▶ _What to produce_
Keep only the lines of the listing that include the word "with", and copy them.

▶ _Information provided_

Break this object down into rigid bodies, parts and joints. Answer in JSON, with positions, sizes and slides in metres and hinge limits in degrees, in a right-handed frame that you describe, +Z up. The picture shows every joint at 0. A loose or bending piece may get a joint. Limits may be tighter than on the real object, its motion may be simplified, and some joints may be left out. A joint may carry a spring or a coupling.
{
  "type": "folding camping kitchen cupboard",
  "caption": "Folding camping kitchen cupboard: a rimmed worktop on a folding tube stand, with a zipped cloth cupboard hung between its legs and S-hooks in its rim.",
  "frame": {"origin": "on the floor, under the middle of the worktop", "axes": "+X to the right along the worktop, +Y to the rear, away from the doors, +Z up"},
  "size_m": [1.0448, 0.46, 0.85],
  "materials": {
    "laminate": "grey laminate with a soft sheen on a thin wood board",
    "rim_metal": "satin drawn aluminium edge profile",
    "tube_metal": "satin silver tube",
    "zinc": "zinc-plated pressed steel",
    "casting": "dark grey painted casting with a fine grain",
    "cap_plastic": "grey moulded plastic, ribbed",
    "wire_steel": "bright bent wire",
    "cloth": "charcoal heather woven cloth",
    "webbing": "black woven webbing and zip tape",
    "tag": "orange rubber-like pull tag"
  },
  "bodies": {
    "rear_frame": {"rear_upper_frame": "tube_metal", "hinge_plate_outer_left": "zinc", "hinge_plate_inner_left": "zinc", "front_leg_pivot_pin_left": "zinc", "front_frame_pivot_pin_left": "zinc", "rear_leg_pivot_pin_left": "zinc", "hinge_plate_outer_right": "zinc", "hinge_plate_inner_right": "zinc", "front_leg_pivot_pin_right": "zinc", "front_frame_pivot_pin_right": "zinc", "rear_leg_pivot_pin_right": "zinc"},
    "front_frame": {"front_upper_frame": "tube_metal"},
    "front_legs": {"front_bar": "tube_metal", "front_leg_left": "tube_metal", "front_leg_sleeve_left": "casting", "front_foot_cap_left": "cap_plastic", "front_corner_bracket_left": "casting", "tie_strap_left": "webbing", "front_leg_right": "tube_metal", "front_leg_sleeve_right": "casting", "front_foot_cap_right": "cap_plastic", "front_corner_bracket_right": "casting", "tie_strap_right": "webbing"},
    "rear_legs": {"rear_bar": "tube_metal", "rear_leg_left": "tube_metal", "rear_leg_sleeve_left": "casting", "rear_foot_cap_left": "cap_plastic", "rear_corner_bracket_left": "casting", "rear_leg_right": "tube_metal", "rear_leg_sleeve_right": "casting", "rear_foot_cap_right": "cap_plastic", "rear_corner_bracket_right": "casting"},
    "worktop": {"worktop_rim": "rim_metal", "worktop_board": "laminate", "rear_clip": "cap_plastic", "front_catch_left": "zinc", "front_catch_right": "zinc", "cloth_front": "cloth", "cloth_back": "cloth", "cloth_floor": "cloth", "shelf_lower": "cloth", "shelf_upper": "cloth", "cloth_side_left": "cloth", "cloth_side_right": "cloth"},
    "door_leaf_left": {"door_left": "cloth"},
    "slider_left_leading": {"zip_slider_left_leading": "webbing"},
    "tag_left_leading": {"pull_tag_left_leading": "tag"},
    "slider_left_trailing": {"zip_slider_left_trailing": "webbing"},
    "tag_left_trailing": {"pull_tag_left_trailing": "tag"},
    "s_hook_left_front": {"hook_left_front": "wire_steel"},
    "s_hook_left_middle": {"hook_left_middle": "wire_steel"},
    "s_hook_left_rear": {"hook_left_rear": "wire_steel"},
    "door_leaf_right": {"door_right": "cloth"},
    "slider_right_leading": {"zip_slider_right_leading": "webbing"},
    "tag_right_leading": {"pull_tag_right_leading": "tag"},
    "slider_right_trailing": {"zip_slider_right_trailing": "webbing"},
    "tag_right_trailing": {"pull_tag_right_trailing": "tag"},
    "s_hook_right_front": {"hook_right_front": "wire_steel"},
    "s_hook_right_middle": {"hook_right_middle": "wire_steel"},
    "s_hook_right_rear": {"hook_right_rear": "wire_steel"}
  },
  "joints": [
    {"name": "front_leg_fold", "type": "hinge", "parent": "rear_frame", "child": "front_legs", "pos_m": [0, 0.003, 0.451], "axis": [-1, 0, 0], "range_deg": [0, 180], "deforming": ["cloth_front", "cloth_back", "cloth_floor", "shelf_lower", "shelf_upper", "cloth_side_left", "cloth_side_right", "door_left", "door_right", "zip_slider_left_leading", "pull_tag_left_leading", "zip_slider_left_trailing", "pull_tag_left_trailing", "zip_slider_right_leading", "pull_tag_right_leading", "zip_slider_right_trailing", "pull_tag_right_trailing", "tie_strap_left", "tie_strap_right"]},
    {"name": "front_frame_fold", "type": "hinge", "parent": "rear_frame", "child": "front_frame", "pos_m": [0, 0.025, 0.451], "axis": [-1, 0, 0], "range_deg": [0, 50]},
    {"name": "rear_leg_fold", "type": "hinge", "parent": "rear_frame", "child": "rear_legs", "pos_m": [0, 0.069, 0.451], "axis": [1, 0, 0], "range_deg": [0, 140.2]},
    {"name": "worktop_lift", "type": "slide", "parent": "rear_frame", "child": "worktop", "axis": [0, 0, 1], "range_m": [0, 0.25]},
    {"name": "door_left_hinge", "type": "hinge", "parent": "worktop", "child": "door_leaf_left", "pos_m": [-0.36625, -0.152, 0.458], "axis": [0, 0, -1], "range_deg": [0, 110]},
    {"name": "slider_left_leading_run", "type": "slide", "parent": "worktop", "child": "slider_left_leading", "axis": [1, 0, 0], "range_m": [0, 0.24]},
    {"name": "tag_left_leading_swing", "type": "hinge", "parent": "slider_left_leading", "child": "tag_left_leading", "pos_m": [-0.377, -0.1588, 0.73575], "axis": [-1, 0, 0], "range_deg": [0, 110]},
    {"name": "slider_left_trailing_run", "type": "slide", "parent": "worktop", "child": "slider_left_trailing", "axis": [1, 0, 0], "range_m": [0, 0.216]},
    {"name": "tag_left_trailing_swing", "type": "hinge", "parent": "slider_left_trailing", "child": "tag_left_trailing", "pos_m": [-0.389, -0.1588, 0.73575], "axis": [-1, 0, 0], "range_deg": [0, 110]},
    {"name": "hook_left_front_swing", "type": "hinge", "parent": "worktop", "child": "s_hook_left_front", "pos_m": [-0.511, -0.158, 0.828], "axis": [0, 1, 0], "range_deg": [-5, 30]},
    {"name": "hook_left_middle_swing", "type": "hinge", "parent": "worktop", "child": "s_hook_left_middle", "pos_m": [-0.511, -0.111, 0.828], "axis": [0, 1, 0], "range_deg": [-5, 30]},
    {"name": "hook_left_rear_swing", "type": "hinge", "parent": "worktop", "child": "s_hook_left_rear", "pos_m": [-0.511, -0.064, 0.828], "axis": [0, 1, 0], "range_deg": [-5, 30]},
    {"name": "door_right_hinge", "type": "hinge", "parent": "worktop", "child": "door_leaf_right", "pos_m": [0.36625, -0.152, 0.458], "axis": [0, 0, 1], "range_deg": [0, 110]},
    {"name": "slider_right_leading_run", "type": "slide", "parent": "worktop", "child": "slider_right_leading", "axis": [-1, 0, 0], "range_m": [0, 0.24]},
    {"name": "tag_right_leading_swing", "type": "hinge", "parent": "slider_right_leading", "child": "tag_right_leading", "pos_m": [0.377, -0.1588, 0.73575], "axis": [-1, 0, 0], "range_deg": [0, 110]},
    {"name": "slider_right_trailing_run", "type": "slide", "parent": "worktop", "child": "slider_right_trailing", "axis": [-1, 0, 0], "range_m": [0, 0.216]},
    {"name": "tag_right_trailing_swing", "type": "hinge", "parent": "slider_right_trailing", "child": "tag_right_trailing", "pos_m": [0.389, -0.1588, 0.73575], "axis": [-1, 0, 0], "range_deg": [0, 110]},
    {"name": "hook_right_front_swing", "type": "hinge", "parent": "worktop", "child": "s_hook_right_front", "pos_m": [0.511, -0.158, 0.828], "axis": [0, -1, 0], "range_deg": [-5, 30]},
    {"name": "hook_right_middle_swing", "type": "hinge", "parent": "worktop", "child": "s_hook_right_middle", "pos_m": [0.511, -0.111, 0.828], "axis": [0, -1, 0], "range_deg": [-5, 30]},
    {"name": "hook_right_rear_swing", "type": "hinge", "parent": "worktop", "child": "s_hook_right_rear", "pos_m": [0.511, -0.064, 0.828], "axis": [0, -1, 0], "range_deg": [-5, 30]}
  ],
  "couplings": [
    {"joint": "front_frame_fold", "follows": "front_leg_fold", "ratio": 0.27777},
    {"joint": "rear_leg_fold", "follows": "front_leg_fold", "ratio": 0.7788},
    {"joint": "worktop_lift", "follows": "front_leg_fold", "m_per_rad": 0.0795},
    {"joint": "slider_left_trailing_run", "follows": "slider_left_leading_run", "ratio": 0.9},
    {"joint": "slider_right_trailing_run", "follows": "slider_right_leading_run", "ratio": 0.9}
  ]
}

* * *

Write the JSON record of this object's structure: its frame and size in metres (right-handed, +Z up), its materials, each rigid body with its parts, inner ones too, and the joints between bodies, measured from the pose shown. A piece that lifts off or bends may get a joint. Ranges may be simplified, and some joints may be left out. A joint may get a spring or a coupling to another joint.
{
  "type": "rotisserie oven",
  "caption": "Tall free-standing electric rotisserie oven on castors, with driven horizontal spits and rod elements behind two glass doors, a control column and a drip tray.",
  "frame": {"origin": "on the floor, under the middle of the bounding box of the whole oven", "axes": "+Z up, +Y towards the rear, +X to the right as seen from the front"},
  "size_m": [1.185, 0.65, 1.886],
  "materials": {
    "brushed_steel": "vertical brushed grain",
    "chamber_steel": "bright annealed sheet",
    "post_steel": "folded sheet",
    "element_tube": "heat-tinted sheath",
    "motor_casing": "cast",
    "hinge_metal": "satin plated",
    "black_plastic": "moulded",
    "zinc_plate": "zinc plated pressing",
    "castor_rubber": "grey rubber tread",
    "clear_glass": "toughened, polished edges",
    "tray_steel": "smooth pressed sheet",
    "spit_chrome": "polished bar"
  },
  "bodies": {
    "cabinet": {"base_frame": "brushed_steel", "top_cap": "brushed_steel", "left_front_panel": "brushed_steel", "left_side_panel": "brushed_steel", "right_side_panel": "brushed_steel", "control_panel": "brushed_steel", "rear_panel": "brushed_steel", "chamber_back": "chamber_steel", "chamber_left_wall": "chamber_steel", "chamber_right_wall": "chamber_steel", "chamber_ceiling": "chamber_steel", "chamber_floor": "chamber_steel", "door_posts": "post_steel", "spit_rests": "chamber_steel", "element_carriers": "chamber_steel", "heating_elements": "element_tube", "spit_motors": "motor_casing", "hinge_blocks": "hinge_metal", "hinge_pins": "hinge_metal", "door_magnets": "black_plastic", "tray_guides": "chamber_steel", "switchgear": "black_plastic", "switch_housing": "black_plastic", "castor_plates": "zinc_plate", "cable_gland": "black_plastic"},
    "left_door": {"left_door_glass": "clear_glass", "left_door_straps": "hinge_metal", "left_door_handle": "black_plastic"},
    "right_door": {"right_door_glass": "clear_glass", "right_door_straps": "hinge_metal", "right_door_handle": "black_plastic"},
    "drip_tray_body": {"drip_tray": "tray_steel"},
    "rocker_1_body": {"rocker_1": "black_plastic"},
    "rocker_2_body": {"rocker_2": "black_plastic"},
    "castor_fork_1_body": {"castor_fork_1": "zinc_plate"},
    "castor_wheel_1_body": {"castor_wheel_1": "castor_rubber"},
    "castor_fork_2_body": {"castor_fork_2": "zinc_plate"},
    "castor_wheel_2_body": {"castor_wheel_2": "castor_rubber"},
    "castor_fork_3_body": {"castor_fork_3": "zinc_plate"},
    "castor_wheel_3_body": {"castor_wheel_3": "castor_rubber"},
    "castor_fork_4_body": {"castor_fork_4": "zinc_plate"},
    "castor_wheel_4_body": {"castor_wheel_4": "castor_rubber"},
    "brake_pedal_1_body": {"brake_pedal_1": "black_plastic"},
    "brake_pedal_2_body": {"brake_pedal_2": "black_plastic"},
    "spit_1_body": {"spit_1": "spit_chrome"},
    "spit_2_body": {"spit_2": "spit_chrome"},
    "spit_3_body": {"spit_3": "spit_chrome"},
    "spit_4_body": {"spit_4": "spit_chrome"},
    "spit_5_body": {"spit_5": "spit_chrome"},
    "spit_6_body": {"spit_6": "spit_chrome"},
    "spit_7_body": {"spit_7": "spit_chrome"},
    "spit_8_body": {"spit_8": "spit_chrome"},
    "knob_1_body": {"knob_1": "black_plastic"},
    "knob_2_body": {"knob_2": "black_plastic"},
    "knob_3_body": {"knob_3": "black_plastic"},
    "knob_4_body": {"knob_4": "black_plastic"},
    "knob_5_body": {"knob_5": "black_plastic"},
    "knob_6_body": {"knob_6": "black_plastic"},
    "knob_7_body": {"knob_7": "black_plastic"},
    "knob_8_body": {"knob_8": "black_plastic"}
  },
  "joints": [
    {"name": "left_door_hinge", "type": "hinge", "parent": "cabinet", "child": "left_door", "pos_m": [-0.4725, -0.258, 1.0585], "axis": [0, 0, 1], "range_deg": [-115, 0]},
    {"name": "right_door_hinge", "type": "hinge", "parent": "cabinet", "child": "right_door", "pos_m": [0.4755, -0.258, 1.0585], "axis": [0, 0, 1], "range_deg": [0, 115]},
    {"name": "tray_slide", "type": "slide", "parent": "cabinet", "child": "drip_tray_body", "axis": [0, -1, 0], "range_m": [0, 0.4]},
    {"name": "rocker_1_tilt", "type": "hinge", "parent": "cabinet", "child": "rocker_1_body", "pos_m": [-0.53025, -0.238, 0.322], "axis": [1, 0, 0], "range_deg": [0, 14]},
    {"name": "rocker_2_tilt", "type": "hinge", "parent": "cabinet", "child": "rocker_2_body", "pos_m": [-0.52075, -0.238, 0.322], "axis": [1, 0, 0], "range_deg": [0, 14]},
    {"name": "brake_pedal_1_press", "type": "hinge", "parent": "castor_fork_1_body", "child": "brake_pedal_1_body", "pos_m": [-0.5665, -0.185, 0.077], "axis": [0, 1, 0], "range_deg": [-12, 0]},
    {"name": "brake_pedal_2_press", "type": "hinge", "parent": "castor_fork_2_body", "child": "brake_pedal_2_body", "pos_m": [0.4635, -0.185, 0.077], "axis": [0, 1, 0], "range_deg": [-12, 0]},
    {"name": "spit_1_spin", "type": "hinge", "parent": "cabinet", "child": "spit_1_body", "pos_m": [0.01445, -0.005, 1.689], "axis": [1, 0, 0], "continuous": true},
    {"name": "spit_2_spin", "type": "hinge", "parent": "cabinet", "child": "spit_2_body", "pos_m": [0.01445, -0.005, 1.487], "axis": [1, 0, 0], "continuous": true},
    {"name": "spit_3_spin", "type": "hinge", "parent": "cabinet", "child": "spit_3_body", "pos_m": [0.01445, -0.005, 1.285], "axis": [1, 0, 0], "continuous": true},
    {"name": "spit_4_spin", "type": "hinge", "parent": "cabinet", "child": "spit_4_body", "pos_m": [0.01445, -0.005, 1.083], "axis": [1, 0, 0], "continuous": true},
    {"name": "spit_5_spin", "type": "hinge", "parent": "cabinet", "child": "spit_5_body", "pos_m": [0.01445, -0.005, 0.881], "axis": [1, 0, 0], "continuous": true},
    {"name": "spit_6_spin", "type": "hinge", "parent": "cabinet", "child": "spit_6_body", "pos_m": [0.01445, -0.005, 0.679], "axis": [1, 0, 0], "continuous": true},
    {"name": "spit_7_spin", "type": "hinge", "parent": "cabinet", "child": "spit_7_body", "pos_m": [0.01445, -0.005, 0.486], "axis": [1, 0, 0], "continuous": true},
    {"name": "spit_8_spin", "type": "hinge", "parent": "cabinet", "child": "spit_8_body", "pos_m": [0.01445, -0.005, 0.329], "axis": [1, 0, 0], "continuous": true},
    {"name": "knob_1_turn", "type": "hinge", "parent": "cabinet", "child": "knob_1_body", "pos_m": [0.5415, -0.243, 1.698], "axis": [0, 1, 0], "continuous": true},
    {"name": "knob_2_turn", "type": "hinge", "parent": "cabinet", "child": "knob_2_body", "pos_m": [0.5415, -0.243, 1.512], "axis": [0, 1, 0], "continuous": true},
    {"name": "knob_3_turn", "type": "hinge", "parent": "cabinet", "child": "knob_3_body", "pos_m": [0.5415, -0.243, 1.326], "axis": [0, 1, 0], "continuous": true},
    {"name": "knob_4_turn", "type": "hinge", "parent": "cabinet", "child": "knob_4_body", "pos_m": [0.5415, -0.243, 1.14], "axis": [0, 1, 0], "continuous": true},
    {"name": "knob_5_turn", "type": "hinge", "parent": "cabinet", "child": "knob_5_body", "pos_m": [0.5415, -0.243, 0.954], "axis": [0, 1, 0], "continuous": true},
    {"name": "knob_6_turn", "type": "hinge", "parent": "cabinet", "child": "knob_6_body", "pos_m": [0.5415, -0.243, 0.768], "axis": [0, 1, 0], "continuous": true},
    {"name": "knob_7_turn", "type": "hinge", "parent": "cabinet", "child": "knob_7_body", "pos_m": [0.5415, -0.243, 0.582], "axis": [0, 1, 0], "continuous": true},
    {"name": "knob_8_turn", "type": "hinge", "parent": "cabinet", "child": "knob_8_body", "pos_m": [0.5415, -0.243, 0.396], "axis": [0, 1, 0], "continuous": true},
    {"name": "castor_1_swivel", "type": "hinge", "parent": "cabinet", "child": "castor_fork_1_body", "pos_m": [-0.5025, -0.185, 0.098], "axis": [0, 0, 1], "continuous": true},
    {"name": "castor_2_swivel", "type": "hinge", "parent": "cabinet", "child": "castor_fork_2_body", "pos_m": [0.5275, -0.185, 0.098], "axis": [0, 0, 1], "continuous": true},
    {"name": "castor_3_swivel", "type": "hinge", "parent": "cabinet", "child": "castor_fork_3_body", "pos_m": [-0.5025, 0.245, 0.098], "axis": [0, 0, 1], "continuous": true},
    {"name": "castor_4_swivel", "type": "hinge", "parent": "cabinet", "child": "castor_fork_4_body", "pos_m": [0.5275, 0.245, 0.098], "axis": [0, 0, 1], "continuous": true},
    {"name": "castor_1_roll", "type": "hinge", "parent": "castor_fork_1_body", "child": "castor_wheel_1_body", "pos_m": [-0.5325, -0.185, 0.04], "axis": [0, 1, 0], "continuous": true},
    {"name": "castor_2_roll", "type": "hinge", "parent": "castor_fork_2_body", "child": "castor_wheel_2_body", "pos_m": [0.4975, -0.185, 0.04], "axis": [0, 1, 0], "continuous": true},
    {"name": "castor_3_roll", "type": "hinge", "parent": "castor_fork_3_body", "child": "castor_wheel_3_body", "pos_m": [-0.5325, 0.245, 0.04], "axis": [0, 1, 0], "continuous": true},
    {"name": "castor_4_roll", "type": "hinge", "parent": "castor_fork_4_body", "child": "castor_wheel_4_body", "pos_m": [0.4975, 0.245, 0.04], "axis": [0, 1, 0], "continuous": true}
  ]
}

▶ _Solution to this exercise_
Break this object down into rigid bodies, parts and joints. Answer in JSON, with positions, sizes and slides in metres and hinge limits in degrees, in a right-handed frame that you describe, +Z up. The picture shows every joint at 0. A loose or bending piece may get a joint. Limits may be tighter than on the real object, its motion may be simplified, and some joints may be left out. A joint may carry a spring or a coupling.
  "caption": "Folding camping kitchen cupboard: a rimmed worktop on a folding tube stand, with a zipped cloth cupboard hung between its legs and S-hooks in its rim.",
    "laminate": "grey laminate with a soft sheen on a thin wood board",
    "casting": "dark grey painted casting with a fine grain",
Write the JSON record of this object's structure: its frame and size in metres (right-handed, +Z up), its materials, each rigid body with its parts, inner ones too, and the joints between bodies, measured from the pose shown. A piece that lifts off or bends may get a joint. Ranges may be simplified, and some joints may be left out. A joint may get a spring or a coupling to another joint.
  "caption": "Tall free-standing electric rotisserie oven on castors, with driven horizontal spits and rod elements behind two glass doors, a control column and a drip tray.",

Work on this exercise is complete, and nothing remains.